[BEGIN THE INPUT]

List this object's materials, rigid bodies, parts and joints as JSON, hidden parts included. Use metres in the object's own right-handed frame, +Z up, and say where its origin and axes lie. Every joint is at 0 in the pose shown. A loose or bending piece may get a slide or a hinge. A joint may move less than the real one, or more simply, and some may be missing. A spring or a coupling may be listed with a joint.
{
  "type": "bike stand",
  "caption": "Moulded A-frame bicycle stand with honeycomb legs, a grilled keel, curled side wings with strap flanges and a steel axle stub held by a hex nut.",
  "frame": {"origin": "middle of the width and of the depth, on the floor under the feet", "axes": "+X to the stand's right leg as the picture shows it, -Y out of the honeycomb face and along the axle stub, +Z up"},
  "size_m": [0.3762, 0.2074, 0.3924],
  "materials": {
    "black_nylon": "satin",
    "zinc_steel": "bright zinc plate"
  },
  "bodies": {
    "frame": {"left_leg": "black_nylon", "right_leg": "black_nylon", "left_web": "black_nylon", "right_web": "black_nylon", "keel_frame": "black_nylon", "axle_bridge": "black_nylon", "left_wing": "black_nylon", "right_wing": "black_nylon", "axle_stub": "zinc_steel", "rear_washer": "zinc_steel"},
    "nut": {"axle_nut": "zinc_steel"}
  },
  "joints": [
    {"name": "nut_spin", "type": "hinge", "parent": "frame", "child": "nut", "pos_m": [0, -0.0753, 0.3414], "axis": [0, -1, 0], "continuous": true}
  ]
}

[END THE INPUT]
[BEGIN THE INPUT]

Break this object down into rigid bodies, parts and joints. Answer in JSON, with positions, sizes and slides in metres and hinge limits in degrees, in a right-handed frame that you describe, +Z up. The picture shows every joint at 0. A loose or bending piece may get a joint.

[END THE INPUT]
[BEGIN THE INPUT]

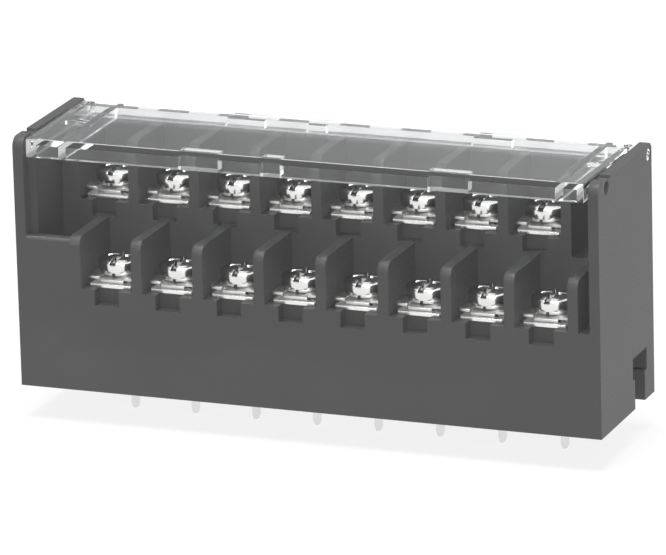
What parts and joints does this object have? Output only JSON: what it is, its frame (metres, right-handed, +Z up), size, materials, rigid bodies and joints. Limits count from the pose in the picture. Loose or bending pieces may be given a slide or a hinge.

[END THE INPUT]

__WHAT THIS TASK INVOLVES__: Pull out each line holding the string "materials".

__SOLUTION__:
List this object's materials, rigid bodies, parts and joints as JSON, hidden parts included. Use metres in the object's own right-handed frame, +Z up, and say where its origin and axes lie. Every joint is at 0 in the pose shown. A loose or bending piece may get a slide or a hinge. A joint may move less than the real one, or more simply, and some may be missing. A spring or a coupling may be listed with a joint.
  "materials": {
What parts and joints does this object have? Output only JSON: what it is, its frame (metres, right-handed, +Z up), size, materials, rigid bodies and joints. Limits count from the pose in the picture. Loose or bending pieces may be given a slide or a hinge.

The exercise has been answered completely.